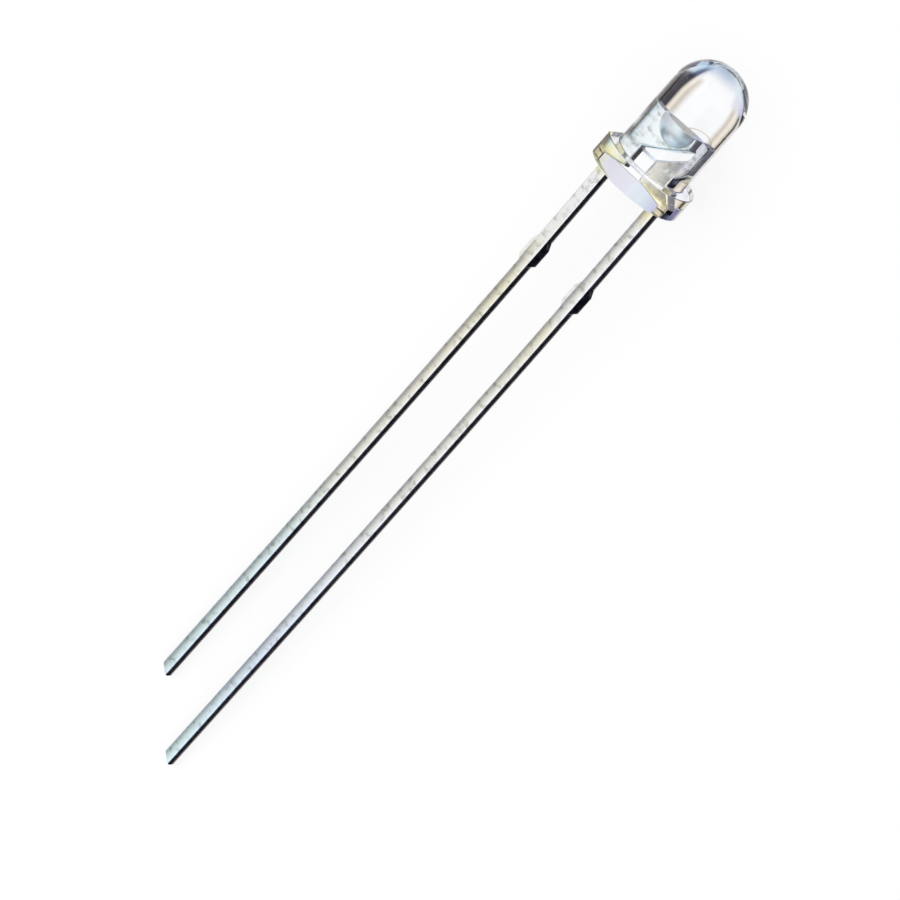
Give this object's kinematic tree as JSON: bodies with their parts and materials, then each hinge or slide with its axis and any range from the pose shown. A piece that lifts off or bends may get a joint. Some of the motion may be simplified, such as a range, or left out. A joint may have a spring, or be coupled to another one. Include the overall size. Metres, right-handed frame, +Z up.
{
  "type": "through hole led",
  "caption": "Clear round light-emitting diode with a domed lens, a flange with a cathode flat, and a long and a short stamped lead, lying on its side.",
  "frame": {"origin": "centre of the flange's seat, where the leads leave the resin, on the optical axis", "axes": "+Z up from the table that it lies on; +Y towards the dome, 3.65 degrees under the optical axis, so that the flange's rim and both lead tips touch the table; +X from the short lead (cathode) towards the long lead (anode)"},
  "size_m": [0.0038, 0.036, 0.0041],
  "materials": {
    "lens": "clear cast epoxy resin",
    "cathode_lead": "bright tin plate on stamped steel",
    "anode_lead": "bright tin plate on stamped steel",
    "led_die": "sawn crystal with a metal pad",
    "die_attach": "cured silver-filled glue",
    "bond_wire": "drawn gold wire"
  },
  "bodies": {
    "root": {"lens": "lens", "cathode_lead": "cathode_lead", "anode_lead": "anode_lead", "led_die": "led_die", "die_attach": "die_attach", "bond_wire": "bond_wire"}
  },
  "joints": []
}
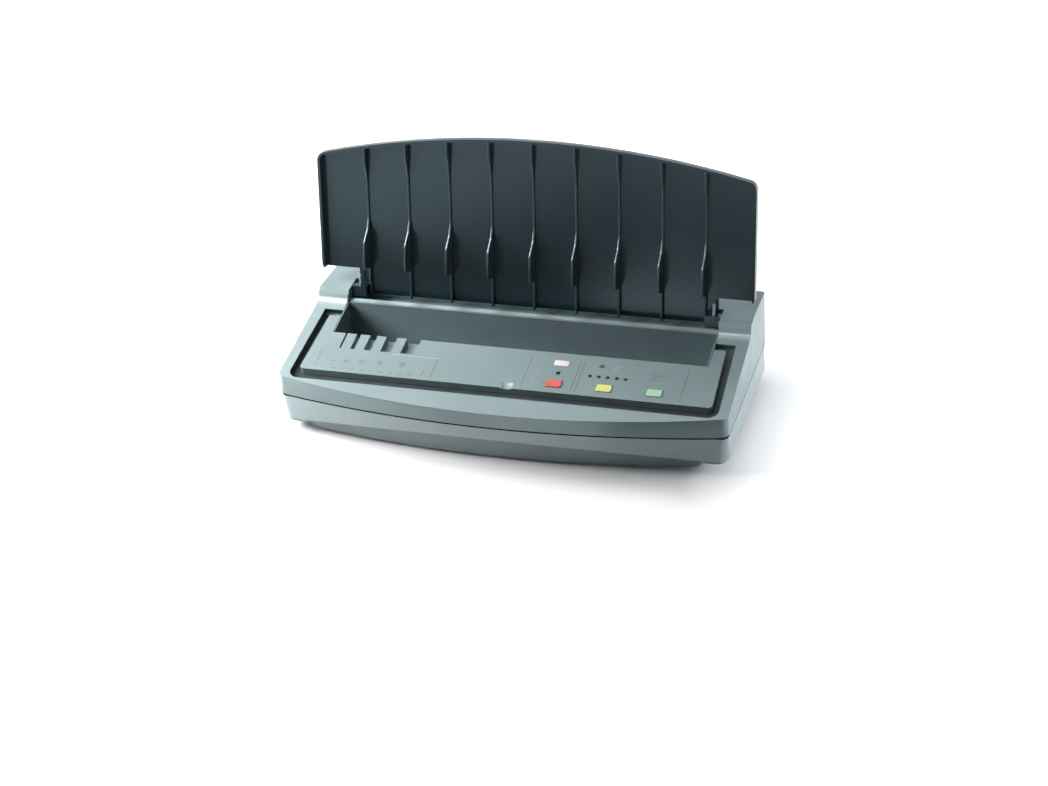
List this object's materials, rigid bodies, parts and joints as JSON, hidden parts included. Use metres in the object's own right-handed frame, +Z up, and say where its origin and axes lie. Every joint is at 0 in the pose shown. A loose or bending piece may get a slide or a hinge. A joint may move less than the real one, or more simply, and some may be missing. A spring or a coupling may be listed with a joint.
{
  "type": "thermal binding machine",
  "caption": "Desktop thermal binding machine with a sloping control deck, a heated binding trough, a spine gauge and a ribbed hinged cover standing open",
  "frame": {"origin": "on the table under the middle of the casing, at the centre of the underside of the part's box", "axes": "+X to the right of a user who faces the controls, along the trough; +Y to the rear, where the cover is hinged; +Z up"},
  "size_m": [0.42, 0.2, 0.241],
  "materials": {
    "casing": "fine satin moulding",
    "panel": "fine satin moulding",
    "cover": "semi-gloss dark plastic",
    "liner": "satin",
    "red_plastic": "satin",
    "yellow_plastic": "satin",
    "green_plastic": "satin",
    "white_plastic": "translucent white",
    "smoked_plastic": "smoked",
    "rubber": "moulded",
    "steel": "plated",
    "aluminium": "bead blasted",
    "felt": "pressed ceramic felt",
    "mica": "mica sheet",
    "circuit_board": "solder mask",
    "nylon": "natural nylon",
    "black_plastic": "moulded"
  },
  "bodies": {
    "casing": {"board_screw_1": "steel", "board_screw_2": "steel", "board_screw_3": "steel", "board_screw_4": "steel", "button_board": "circuit_board", "buzzer": "black_plastic", "casing_screw_front_left": "steel", "casing_screw_front_right": "steel", "casing_screw_rear_left": "steel", "casing_screw_rear_right": "steel", "control_panel": "panel", "gauge_light_pipe": "smoked_plastic", "green_key_switch": "black_plastic", "heater_plate": "aluminium", "heater_tray": "steel", "heating_element": "mica", "hinge_bush_left": "nylon", "hinge_bush_right": "nylon", "indicator_window": "white_plastic", "insulation_pad": "felt", "lower_casing": "casing", "main_board": "circuit_board", "main_board_screw_1": "steel", "main_board_screw_2": "steel", "main_board_screw_3": "steel", "main_board_screw_4": "steel", "mains_inlet": "black_plastic", "red_key_switch": "black_plastic", "rubber_foot_front_left": "rubber", "rubber_foot_front_right": "rubber", "rubber_foot_rear_left": "rubber", "rubber_foot_rear_right": "rubber", "status_light": "smoked_plastic", "thermal_fuse": "steel", "thermostat": "black_plastic", "transformer": "steel", "trough_liner": "liner", "upper_casing": "casing", "yellow_key_switch": "black_plastic"},
    "cover": {"cover": "cover", "cover_rib_1": "cover", "cover_rib_2": "cover", "cover_rib_3": "cover", "cover_rib_4": "cover", "cover_rib_5": "cover", "cover_rib_6": "cover", "cover_rib_7": "cover", "cover_rib_8": "cover", "cover_rib_9": "cover", "hinge_pin_left": "steel", "hinge_pin_right": "steel"},
    "red_button": {"red_button": "red_plastic"},
    "yellow_button": {"yellow_button": "yellow_plastic"},
    "green_button": {"green_button": "green_plastic"}
  },
  "joints": [
    {"name": "cover_hinge", "type": "hinge", "parent": "casing", "child": "cover", "pos_m": [0, 0.04493, 0.08599], "axis": [1, 0, 0], "range_deg": [0, 108.5]},
    {"name": "red_button_press", "type": "slide", "parent": "casing", "child": "red_button", "axis": [0, 0.2207, -0.9753], "range_m": [0, 0.001], "stiffness_N_per_m": 600, "springref_m": -0.0005},
    {"name": "yellow_button_press", "type": "slide", "parent": "casing", "child": "yellow_button", "axis": [0, 0.2207, -0.9753], "range_m": [0, 0.001], "stiffness_N_per_m": 600, "springref_m": -0.0005},
    {"name": "green_button_press", "type": "slide", "parent": "casing", "child": "green_button", "axis": [0, 0.2207, -0.9753], "range_m": [0, 0.001], "stiffness_N_per_m": 600, "springref_m": -0.0005}
  ]
}
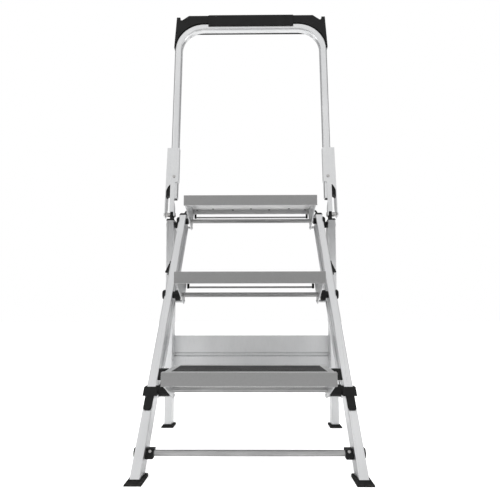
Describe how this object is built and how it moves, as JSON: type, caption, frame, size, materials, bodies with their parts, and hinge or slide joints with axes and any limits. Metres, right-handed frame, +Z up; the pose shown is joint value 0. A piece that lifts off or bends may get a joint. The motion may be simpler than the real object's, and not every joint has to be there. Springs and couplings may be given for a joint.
{
  "type": "platform step ladder",
  "caption": "Folding aluminium platform step ladder with hinged treads, a rear support frame and a fold-down U handrail with tool tray.",
  "frame": {"origin": "centre of the open ladder's footprint, on the floor", "axes": "+Z up, -Y the side the climber stands on, +X the climber's right"},
  "size_m": [0.601, 0.69, 1.4074],
  "materials": {
    "rail_aluminium": "satin drawn",
    "tread_aluminium": "matte brushed",
    "rod_aluminium": "satin",
    "pin_steel": "zinc plated",
    "black_plastic": "fine moulded grain",
    "foot_rubber": "matte",
    "tread_mat": "ribbed anti-slip"
  },
  "bodies": {
    "front_frame": {"front_foot_left": "foot_rubber", "front_foot_right": "foot_rubber", "front_rail_cap_left": "black_plastic", "front_rail_cap_right": "black_plastic", "front_rail_left": "rail_aluminium", "front_rail_right": "rail_aluminium", "lower_cross_rod": "rod_aluminium", "lower_rod_block_left": "black_plastic", "lower_rod_block_right": "black_plastic", "lower_rod_cap_left": "black_plastic", "lower_rod_cap_right": "black_plastic", "main_hinge_bolt_left": "pin_steel", "main_hinge_bolt_right": "pin_steel", "pivot_cap_2_left": "black_plastic", "pivot_cap_2_right": "black_plastic", "pivot_cap_3_left": "black_plastic", "pivot_cap_3_right": "black_plastic", "pivot_rod_1": "rod_aluminium", "pivot_rod_2": "rod_aluminium", "pivot_rod_3": "rod_aluminium", "rail_guide_left": "black_plastic", "rail_guide_right": "black_plastic", "step_bracket_1_left": "black_plastic", "step_bracket_1_right": "black_plastic", "step_bracket_2_left": "black_plastic", "step_bracket_2_right": "black_plastic", "step_bracket_3_left": "black_plastic", "step_bracket_3_right": "black_plastic", "step_rest_left": "black_plastic", "step_rest_right": "black_plastic"},
    "bottom_step": {"bottom_deck": "tread_aluminium", "bottom_mat": "tread_mat", "bottom_side_plate_left": "rail_aluminium", "bottom_side_plate_right": "rail_aluminium"},
    "middle_step": {"middle_deck": "tread_aluminium", "middle_mat": "tread_mat", "middle_side_plate_left": "rail_aluminium", "middle_side_plate_right": "rail_aluminium"},
    "platform": {"platform_deck": "tread_aluminium", "platform_mat": "tread_mat", "platform_side_plate_left": "rail_aluminium", "platform_side_plate_right": "rail_aluminium"},
    "tie_bars": {"tie_bar_left": "rail_aluminium", "tie_bar_right": "rail_aluminium"},
    "rear_frame": {"rear_foot_left": "foot_rubber", "rear_foot_right": "foot_rubber", "rear_panel": "rail_aluminium", "rear_rail_cap_left": "black_plastic", "rear_rail_cap_right": "black_plastic", "rear_rail_left": "rail_aluminium", "rear_rail_right": "rail_aluminium"},
    "handrail": {"bracket_block_left": "black_plastic", "bracket_block_right": "black_plastic", "handrail_bracket_left": "rail_aluminium", "handrail_bracket_right": "rail_aluminium", "handrail_pin_left": "pin_steel", "handrail_pin_right": "pin_steel", "handrail_tube": "rail_aluminium", "tool_tray": "black_plastic"}
  },
  "joints": [
    {"name": "rear_frame_fold", "type": "hinge", "parent": "front_frame", "child": "rear_frame", "pos_m": [0, 0.144, 0.659], "axis": [-1, 0, 0], "range_deg": [0, 47.8]},
    {"name": "bottom_step_fold", "type": "hinge", "parent": "front_frame", "child": "bottom_step", "pos_m": [0, -0.206, 0.186], "axis": [1, 0, 0], "range_deg": [0, 56.3]},
    {"name": "middle_step_fold", "type": "hinge", "parent": "front_frame", "child": "middle_step", "pos_m": [0, -0.046, 0.426], "axis": [1, 0, 0], "range_deg": [0, 56.3]},
    {"name": "platform_fold", "type": "hinge", "parent": "front_frame", "child": "platform", "pos_m": [0, 0.114, 0.666], "axis": [1, 0, 0], "range_deg": [0, 56.3]},
    {"name": "tie_bar_pivot", "type": "hinge", "parent": "platform", "child": "tie_bars", "pos_m": [0, 0.138, 0.649], "axis": [-1, 0, 0], "range_deg": [0, 56.3]},
    {"name": "handrail_fold", "type": "hinge", "parent": "rear_frame", "child": "handrail", "pos_m": [0, 0.1295, 0.69], "axis": [1, 0, 0], "range_deg": [0, 19.6]}
  ],
  "couplings": [
    {"joint": "bottom_step_fold", "follows": "rear_frame_fold", "ratio": 1.1773},
    {"joint": "middle_step_fold", "follows": "rear_frame_fold", "ratio": 1.1773},
    {"joint": "platform_fold", "follows": "rear_frame_fold", "ratio": 1.1773},
    {"joint": "tie_bar_pivot", "follows": "rear_frame_fold", "ratio": 1.1773},
    {"joint": "handrail_fold", "follows": "rear_frame_fold", "ratio": 0.4085}
  ]
}
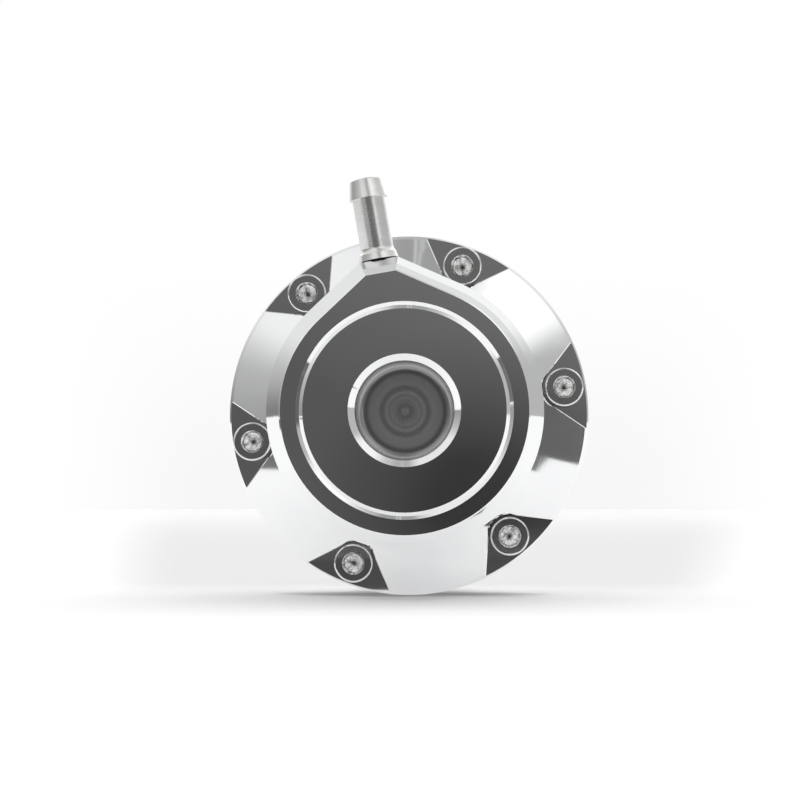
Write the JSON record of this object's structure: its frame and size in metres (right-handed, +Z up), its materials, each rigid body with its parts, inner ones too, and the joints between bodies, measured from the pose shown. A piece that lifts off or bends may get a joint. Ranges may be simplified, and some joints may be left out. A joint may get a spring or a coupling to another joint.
{
  "type": "wastegate actuator",
  "caption": "Round diaphragm actuator with a polished cap whose tall pear-shaped boss stands on a low flange, six cap screws in V pockets, a hose barb and a sprung push rod that ends in a flat eye.",
  "frame": {"origin": "centre of the housing's mounting face, on the rod's axis, between the two studs", "axes": "+Y along the push rod, away from the cap; +X along the line of the two studs; +Z up, the side on which the hose barb stands"},
  "size_m": [0.08, 0.151, 0.0905],
  "materials": {
    "polished_aluminium": "machined and polished to a near mirror",
    "turned_aluminium": "fine turned",
    "screw_steel": "satin stainless",
    "barb_metal": "fine turned stainless",
    "black_rubber": "matt",
    "diaphragm_rubber": "cloth-reinforced, matt",
    "bush_bronze": "sintered",
    "spring_steel": "oiled",
    "zinc_steel": "bright zinc plate",
    "rod_steel": "ground stainless"
  },
  "bodies": {
    "actuator_body": {"cap": "polished_aluminium", "cap_screws": "screw_steel", "hose_barb": "barb_metal", "port_seal": "black_rubber", "diaphragm": "diaphragm_rubber", "housing": "turned_aluminium", "rod_bush": "bush_bronze", "rod_wiper": "black_rubber", "retaining_ring": "spring_steel", "mounting_studs": "zinc_steel", "spring": "spring_steel", "spring_seat": "zinc_steel"},
    "rod_assembly": {"piston": "turned_aluminium", "retainer_plate": "zinc_steel", "sealing_washer": "zinc_steel", "piston_nut": "zinc_steel", "backing_washer": "zinc_steel", "rod": "rod_steel", "lock_nut": "zinc_steel", "rod_end": "rod_steel"}
  },
  "joints": [
    {"name": "rod_slide", "type": "slide", "parent": "actuator_body", "child": "rod_assembly", "axis": [0, 1, 0], "range_m": [0, 0.012], "stiffness_N_per_m": 8000, "springref_m": -0.012, "deforming": ["spring", "diaphragm"]}
  ]
}
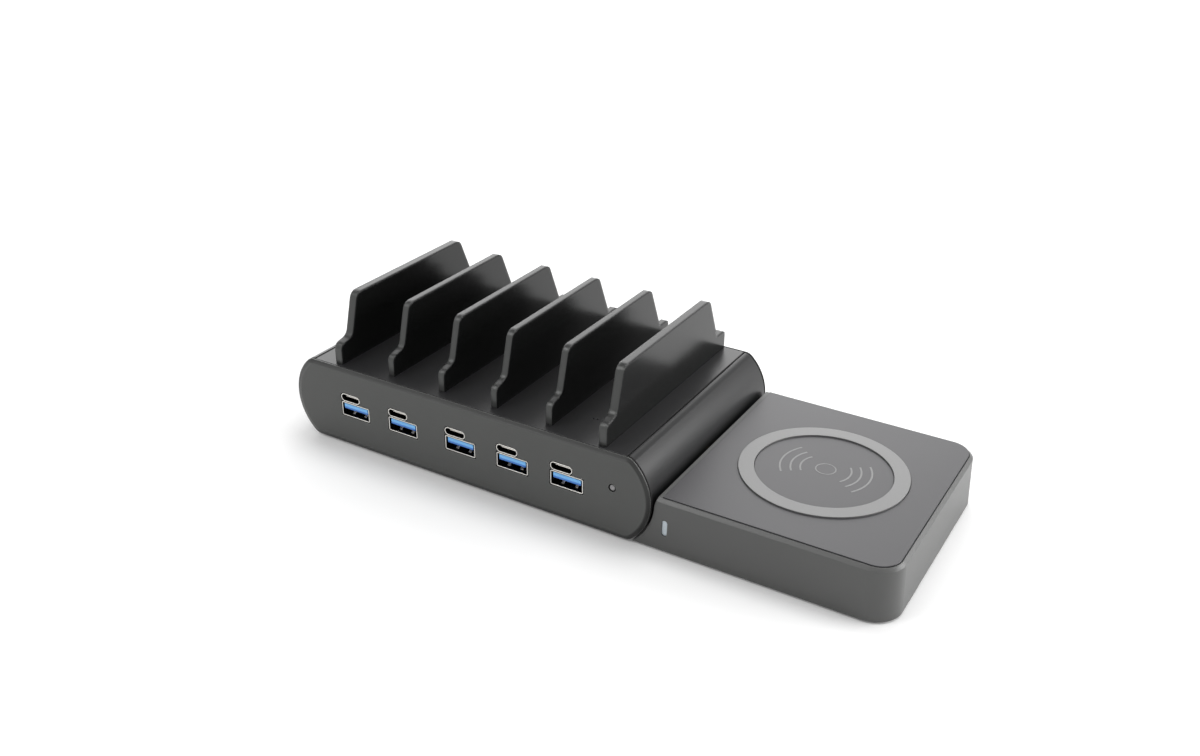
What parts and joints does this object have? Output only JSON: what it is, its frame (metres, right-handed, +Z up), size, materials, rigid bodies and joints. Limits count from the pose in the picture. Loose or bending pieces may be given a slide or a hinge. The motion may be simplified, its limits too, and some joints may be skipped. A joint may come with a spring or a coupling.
{
  "type": "charging station",
  "caption": "Desktop charging station with upright dividers on its deck, paired power sockets along the front and a flat wireless pad nested at its right end.",
  "frame": {"origin": "middle of the footprint on the table, under the feet", "axes": "+X to the right along the front with the sockets, +Y from the front to the back, +Z up"},
  "size_m": [0.239, 0.0942, 0.0584],
  "materials": {
    "housing_plastic": "satin",
    "deck_plastic": "matte",
    "front_plastic": "matte",
    "screw_steel": "satin",
    "rubber": "matte",
    "socket_steel": "bright",
    "blue_plastic": "satin",
    "black_plastic": "matte",
    "lens_plastic": "gloss",
    "board_laminate": "satin",
    "core_ferrite": "matte",
    "winding_tape": "satin",
    "capacitor_can": "satin",
    "sink_aluminium": "satin",
    "contact_brass": "bright",
    "rocker_plastic": "gloss",
    "magnet_nickel": "satin",
    "divider_plastic": "satin",
    "pad_plastic": "satin",
    "pad_top_plastic": "matte",
    "ring_silver": "satin",
    "pad_base_plastic": "matte",
    "light_plastic": "gloss",
    "coil_copper": "satin"
  },
  "bodies": {
    "station": {"housing_shell": "housing_plastic", "deck_plate": "deck_plastic", "front_panel": "front_plastic", "rear_panel": "housing_plastic", "rear_screws": "screw_steel", "rubber_feet": "rubber", "usb_a_shell_1": "socket_steel", "usb_a_shell_2": "socket_steel", "usb_a_shell_3": "socket_steel", "usb_a_shell_4": "socket_steel", "usb_a_shell_5": "socket_steel", "usb_a_tongues": "blue_plastic", "usb_c_shell_1": "socket_steel", "usb_c_shell_2": "socket_steel", "usb_c_shell_3": "socket_steel", "usb_c_shell_4": "socket_steel", "usb_c_shell_5": "socket_steel", "usb_c_tongues": "black_plastic", "indicator_lens": "lens_plastic", "port_board": "board_laminate", "port_screws": "screw_steel", "board_link": "black_plastic", "power_board": "board_laminate", "board_screws": "screw_steel", "transformer_core": "core_ferrite", "transformer_winding": "winding_tape", "large_capacitors": "capacitor_can", "small_capacitors": "capacitor_can", "heat_sink": "sink_aluminium", "filter_choke": "core_ferrite", "mains_inlet": "black_plastic", "inlet_pins": "contact_brass", "switch_frame": "black_plastic", "dock_contacts": "contact_brass", "housing_magnets": "magnet_nickel"},
    "divider_1": {"divider_1": "divider_plastic"},
    "divider_2": {"divider_2": "divider_plastic"},
    "divider_3": {"divider_3": "divider_plastic"},
    "divider_4": {"divider_4": "divider_plastic"},
    "divider_5": {"divider_5": "divider_plastic"},
    "divider_6": {"divider_6": "divider_plastic"},
    "pad": {"pad_cover": "pad_plastic", "pad_top": "pad_top_plastic", "pad_ring": "ring_silver", "pad_base": "pad_base_plastic", "pad_screws": "screw_steel", "pad_feet": "rubber", "pad_light": "light_plastic", "pad_board": "board_laminate", "charge_coil": "coil_copper", "coil_shield": "core_ferrite", "pad_contacts": "contact_brass", "pad_magnets": "magnet_nickel"},
    "rocker": {"switch_rocker": "rocker_plastic"}
  },
  "joints": [
    {"name": "divider_1_lift", "type": "slide", "parent": "station", "child": "divider_1", "axis": [0, 0, 1], "range_m": [0, 0.03]},
    {"name": "divider_2_lift", "type": "slide", "parent": "station", "child": "divider_2", "axis": [0, 0, 1], "range_m": [0, 0.03]},
    {"name": "divider_3_lift", "type": "slide", "parent": "station", "child": "divider_3", "axis": [0, 0, 1], "range_m": [0, 0.03]},
    {"name": "divider_4_lift", "type": "slide", "parent": "station", "child": "divider_4", "axis": [0, 0, 1], "range_m": [0, 0.03]},
    {"name": "divider_5_lift", "type": "slide", "parent": "station", "child": "divider_5", "axis": [0, 0, 1], "range_m": [0, 0.03]},
    {"name": "divider_6_lift", "type": "slide", "parent": "station", "child": "divider_6", "axis": [0, 0, 1], "range_m": [0, 0.03]},
    {"name": "pad_release", "type": "slide", "parent": "station", "child": "pad", "axis": [1, 0, 0], "range_m": [0, 0.03]},
    {"name": "power_switch", "type": "hinge", "parent": "station", "child": "rocker", "pos_m": [-0.06015, 0.0427, 0.0169], "axis": [1, 0, 0], "range_deg": [-16, 0]}
  ]
}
====
**WHAT THIS TASK INVOLVES**
Only the number is needed: state how many lines in the listing contain "each".

**SOLUTION**
2